Input data >>
##############################
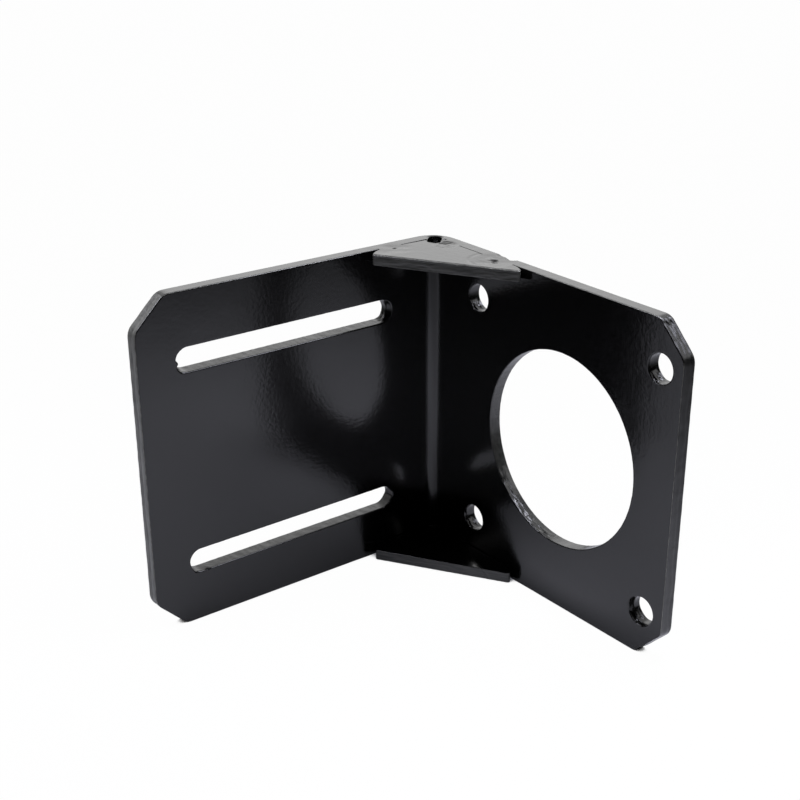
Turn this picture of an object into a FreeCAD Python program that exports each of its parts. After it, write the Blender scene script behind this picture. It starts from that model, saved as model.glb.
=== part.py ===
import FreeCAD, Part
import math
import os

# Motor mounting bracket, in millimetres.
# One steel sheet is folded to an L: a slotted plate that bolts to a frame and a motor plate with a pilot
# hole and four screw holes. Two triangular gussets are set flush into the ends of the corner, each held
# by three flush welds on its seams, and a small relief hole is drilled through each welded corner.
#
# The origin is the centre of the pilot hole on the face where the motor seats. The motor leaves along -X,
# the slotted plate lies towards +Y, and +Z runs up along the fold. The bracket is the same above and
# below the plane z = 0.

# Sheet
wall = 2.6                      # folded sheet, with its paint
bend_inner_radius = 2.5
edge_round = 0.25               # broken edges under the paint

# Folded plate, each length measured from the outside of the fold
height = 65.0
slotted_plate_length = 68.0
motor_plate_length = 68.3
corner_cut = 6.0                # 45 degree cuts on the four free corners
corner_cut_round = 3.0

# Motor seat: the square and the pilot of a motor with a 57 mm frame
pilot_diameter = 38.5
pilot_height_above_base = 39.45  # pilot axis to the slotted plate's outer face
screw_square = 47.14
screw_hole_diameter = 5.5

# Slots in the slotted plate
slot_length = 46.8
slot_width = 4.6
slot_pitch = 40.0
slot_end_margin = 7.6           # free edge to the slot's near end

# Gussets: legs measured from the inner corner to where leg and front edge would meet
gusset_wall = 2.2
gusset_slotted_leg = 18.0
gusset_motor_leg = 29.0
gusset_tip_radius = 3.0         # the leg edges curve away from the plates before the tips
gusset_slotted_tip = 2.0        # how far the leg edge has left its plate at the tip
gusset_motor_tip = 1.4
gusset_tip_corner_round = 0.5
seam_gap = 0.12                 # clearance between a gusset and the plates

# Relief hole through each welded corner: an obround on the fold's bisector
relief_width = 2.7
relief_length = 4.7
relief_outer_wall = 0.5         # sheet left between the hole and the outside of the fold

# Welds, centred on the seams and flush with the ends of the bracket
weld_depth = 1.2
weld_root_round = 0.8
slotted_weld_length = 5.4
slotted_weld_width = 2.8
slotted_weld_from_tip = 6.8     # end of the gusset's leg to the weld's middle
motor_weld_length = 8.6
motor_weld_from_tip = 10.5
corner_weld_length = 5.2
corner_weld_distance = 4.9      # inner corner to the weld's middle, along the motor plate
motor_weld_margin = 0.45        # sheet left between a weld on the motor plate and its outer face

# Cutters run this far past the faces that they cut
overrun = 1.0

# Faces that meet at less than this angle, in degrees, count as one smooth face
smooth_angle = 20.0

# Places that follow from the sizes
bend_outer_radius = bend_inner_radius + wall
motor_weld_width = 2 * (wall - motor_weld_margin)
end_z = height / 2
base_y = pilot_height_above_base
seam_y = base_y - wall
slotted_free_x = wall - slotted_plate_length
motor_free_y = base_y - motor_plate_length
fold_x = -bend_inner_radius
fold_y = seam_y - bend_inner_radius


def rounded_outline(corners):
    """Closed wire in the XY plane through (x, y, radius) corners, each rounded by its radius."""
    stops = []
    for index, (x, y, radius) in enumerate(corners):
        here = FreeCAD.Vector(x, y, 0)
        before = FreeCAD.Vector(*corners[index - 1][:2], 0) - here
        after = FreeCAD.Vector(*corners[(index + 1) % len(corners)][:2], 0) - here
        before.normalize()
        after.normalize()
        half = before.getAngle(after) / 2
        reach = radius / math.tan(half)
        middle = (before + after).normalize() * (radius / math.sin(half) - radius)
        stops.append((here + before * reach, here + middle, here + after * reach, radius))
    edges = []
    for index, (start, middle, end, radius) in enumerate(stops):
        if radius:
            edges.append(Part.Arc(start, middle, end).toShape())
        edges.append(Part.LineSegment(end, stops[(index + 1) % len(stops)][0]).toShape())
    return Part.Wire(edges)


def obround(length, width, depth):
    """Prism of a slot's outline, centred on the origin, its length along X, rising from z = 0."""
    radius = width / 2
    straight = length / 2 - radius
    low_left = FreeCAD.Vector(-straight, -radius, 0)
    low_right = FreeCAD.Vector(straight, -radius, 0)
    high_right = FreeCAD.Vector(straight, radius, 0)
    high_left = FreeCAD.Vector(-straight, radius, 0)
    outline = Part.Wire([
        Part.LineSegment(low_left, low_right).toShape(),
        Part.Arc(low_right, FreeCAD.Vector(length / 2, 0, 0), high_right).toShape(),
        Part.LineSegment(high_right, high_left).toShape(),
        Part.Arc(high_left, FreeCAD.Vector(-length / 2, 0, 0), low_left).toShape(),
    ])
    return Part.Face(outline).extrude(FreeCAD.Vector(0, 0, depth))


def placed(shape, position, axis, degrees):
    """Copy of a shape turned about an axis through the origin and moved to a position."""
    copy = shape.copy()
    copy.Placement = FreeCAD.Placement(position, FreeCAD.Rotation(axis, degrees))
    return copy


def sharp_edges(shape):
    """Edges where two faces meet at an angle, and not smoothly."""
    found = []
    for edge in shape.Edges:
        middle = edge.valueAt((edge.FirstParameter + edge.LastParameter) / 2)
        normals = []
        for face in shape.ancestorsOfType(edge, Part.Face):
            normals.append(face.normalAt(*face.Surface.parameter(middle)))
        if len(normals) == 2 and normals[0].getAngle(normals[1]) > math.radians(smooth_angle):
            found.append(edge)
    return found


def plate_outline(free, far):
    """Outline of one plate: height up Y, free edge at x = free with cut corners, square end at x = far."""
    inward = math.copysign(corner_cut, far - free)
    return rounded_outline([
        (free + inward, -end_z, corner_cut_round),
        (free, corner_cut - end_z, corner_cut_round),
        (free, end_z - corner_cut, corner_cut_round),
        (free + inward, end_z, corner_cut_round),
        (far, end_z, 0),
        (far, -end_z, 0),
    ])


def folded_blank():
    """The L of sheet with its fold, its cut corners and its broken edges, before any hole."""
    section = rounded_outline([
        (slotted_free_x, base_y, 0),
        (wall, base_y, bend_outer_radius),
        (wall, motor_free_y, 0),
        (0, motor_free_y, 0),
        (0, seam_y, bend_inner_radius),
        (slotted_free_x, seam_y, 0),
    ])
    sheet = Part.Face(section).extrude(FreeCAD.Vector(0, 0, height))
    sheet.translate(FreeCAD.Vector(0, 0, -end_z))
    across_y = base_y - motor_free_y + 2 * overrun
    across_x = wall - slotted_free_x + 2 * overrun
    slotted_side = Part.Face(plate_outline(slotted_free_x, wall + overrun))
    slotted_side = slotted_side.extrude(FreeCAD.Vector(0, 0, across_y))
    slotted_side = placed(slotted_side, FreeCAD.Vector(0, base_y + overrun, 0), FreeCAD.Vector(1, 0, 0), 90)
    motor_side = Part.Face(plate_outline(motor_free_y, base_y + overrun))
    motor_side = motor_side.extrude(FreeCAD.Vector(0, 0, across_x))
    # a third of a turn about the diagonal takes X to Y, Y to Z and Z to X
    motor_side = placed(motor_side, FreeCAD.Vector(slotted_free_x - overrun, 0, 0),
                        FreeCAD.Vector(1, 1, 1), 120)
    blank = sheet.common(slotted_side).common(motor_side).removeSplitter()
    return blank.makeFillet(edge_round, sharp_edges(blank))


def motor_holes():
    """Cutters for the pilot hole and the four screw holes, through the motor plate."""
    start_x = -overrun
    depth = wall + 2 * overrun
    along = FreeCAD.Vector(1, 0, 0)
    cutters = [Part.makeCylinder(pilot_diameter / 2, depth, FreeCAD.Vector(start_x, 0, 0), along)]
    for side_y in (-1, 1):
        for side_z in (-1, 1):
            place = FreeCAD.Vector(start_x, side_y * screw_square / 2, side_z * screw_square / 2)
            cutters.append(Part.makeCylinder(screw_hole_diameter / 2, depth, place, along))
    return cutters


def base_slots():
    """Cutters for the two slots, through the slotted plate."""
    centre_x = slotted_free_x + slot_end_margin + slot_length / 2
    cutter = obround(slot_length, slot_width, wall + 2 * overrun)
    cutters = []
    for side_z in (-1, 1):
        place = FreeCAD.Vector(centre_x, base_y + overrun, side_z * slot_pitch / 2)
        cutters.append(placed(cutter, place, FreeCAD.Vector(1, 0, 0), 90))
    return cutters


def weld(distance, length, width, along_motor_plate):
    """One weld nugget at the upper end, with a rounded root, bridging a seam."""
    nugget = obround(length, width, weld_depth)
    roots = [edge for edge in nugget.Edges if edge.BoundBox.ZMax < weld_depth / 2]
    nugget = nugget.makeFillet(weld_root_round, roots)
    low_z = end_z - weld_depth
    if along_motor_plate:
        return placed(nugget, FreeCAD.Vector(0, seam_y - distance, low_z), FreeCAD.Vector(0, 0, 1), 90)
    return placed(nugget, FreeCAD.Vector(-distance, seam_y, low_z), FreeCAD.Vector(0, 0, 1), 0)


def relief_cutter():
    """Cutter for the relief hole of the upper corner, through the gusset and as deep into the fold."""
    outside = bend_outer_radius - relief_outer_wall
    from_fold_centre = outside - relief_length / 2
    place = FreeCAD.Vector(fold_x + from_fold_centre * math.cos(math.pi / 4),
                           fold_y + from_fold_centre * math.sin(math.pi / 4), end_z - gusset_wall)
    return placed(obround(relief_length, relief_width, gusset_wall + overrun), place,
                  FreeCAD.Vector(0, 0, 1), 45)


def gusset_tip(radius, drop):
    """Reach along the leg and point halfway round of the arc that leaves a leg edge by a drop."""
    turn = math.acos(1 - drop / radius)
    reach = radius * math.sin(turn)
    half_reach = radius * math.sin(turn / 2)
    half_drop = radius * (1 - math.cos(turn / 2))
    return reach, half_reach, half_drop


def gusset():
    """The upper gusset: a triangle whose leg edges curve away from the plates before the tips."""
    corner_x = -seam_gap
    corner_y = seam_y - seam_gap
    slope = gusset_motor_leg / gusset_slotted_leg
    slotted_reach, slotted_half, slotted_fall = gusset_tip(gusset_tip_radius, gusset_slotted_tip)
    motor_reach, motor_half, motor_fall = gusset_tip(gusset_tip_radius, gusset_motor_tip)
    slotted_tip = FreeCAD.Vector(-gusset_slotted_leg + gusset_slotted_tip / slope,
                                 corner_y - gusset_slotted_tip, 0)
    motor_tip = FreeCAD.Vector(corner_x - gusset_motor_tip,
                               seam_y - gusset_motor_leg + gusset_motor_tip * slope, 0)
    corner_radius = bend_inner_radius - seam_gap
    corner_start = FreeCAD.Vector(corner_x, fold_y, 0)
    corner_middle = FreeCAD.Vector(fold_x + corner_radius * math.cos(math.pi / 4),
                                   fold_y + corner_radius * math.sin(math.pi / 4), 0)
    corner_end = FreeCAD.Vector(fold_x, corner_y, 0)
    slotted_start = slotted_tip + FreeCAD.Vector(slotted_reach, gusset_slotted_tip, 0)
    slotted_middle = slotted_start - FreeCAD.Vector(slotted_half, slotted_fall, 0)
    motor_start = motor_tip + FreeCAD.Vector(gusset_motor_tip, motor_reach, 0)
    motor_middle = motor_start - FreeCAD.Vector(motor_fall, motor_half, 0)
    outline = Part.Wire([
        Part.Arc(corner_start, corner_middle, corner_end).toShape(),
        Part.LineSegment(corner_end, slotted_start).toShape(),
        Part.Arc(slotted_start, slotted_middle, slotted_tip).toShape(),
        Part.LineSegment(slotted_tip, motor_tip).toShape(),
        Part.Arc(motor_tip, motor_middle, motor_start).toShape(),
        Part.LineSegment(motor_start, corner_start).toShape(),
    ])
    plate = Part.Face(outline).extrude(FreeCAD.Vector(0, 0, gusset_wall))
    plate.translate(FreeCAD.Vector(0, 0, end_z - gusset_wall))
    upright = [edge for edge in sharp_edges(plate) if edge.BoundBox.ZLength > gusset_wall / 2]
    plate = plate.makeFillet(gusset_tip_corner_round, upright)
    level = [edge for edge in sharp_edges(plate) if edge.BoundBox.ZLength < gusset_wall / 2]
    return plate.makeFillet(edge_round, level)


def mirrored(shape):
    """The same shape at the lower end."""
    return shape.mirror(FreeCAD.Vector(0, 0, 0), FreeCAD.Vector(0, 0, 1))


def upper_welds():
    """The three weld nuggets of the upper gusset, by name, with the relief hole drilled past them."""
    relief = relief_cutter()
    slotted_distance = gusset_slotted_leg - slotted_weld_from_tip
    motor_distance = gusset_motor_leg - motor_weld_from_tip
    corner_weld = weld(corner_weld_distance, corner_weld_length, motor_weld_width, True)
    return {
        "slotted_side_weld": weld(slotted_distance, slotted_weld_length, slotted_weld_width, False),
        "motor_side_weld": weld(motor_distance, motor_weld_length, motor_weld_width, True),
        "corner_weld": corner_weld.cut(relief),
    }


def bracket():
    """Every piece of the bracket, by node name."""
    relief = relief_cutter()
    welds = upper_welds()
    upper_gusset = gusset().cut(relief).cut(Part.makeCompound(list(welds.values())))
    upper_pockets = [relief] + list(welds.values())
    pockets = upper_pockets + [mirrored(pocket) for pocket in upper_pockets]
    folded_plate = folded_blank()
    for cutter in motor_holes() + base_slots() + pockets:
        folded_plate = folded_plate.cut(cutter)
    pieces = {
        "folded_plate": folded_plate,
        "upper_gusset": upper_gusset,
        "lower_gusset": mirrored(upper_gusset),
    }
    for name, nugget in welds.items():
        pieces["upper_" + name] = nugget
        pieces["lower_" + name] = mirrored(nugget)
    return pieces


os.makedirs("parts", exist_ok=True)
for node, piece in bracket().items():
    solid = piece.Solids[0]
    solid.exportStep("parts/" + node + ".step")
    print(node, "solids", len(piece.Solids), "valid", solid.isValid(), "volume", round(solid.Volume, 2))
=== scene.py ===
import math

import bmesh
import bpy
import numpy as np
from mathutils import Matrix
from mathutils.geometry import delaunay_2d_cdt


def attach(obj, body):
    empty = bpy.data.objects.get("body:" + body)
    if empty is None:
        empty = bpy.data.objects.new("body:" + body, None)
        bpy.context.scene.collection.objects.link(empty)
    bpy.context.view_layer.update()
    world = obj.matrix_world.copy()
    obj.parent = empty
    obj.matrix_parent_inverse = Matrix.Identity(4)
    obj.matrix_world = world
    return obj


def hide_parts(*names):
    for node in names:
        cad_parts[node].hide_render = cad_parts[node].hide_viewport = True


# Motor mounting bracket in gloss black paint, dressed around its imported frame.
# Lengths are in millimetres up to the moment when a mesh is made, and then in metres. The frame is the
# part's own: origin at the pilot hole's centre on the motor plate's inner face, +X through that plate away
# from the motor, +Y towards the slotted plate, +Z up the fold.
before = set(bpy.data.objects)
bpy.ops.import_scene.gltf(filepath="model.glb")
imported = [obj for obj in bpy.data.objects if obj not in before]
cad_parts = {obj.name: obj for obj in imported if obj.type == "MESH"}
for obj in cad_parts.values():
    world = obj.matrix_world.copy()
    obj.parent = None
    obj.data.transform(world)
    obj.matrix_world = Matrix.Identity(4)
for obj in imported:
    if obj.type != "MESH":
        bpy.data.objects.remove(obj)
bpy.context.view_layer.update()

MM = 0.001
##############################
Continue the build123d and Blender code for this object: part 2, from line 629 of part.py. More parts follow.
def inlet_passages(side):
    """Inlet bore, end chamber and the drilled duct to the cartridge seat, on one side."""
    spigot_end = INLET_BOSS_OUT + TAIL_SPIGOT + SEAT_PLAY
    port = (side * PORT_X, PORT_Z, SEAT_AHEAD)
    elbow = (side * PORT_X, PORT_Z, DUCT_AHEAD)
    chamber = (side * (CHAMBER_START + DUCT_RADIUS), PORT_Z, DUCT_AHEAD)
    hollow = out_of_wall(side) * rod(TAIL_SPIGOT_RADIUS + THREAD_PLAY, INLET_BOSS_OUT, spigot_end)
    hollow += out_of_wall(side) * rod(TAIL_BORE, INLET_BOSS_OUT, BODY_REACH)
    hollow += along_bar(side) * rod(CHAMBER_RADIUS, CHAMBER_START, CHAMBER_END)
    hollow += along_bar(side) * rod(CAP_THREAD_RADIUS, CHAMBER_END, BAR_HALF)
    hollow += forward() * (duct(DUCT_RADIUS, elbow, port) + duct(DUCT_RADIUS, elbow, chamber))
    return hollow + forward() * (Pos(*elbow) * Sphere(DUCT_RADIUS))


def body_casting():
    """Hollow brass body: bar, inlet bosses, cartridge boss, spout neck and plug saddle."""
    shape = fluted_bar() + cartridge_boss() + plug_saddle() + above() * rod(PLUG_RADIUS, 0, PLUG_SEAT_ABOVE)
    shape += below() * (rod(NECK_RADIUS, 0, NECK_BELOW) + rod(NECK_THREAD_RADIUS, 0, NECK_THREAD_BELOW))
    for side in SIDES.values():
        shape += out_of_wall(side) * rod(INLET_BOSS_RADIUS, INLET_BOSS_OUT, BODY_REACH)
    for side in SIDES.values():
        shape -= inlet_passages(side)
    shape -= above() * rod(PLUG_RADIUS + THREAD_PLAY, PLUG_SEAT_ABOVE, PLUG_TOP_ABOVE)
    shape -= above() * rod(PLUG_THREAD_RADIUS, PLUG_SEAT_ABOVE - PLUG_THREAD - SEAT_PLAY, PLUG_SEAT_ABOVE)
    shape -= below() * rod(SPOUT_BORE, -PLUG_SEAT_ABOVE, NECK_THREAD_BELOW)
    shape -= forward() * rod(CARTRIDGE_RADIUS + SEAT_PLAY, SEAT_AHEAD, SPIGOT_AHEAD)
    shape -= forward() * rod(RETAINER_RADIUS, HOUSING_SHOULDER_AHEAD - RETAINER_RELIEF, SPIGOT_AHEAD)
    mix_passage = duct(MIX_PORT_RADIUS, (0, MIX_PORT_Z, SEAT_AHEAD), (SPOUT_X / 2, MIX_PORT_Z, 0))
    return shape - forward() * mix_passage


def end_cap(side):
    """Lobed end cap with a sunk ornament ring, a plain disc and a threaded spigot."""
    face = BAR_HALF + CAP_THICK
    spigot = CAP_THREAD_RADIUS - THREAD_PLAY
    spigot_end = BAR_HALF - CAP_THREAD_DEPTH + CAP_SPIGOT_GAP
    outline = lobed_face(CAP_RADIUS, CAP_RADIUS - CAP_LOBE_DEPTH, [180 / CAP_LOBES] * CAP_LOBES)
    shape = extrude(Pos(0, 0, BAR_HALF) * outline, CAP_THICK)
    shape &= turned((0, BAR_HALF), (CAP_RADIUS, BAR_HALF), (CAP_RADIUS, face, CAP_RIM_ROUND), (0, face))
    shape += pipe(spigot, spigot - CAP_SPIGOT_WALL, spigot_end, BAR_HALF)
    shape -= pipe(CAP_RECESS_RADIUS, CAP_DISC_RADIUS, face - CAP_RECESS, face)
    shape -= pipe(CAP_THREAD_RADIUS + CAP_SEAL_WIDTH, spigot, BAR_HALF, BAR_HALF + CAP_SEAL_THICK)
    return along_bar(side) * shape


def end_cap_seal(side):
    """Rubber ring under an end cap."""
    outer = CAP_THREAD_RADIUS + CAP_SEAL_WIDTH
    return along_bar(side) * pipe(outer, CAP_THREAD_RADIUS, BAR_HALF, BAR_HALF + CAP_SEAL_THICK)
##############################
Objective >> Everything from the line containing "return pieces" down to the line containing "bpy.data.objects.remove(obj)" should be repeated exactly, with both end lines kept and no other lines added.

Expected answer >>
    return pieces


os.makedirs("parts", exist_ok=True)
for node, piece in bracket().items():
    solid = piece.Solids[0]
    solid.exportStep("parts/" + node + ".step")
    print(node, "solids", len(piece.Solids), "valid", solid.isValid(), "volume", round(solid.Volume, 2))
=== scene.py ===
import math

import bmesh
import bpy
import numpy as np
from mathutils import Matrix
from mathutils.geometry import delaunay_2d_cdt


def attach(obj, body):
    empty = bpy.data.objects.get("body:" + body)
    if empty is None:
        empty = bpy.data.objects.new("body:" + body, None)
        bpy.context.scene.collection.objects.link(empty)
    bpy.context.view_layer.update()
    world = obj.matrix_world.copy()
    obj.parent = empty
    obj.matrix_parent_inverse = Matrix.Identity(4)
    obj.matrix_world = world
    return obj


def hide_parts(*names):
    for node in names:
        cad_parts[node].hide_render = cad_parts[node].hide_viewport = True


# Motor mounting bracket in gloss black paint, dressed around its imported frame.
# Lengths are in millimetres up to the moment when a mesh is made, and then in metres. The frame is the
# part's own: origin at the pilot hole's centre on the motor plate's inner face, +X through that plate away
# from the motor, +Y towards the slotted plate, +Z up the fold.
before = set(bpy.data.objects)
bpy.ops.import_scene.gltf(filepath="model.glb")
imported = [obj for obj in bpy.data.objects if obj not in before]
cad_parts = {obj.name: obj for obj in imported if obj.type == "MESH"}
for obj in cad_parts.values():
    world = obj.matrix_world.copy()
    obj.parent = None
    obj.data.transform(world)
    obj.matrix_world = Matrix.Identity(4)
for obj in imported:
    if obj.type != "MESH":
        bpy.data.objects.remove(obj)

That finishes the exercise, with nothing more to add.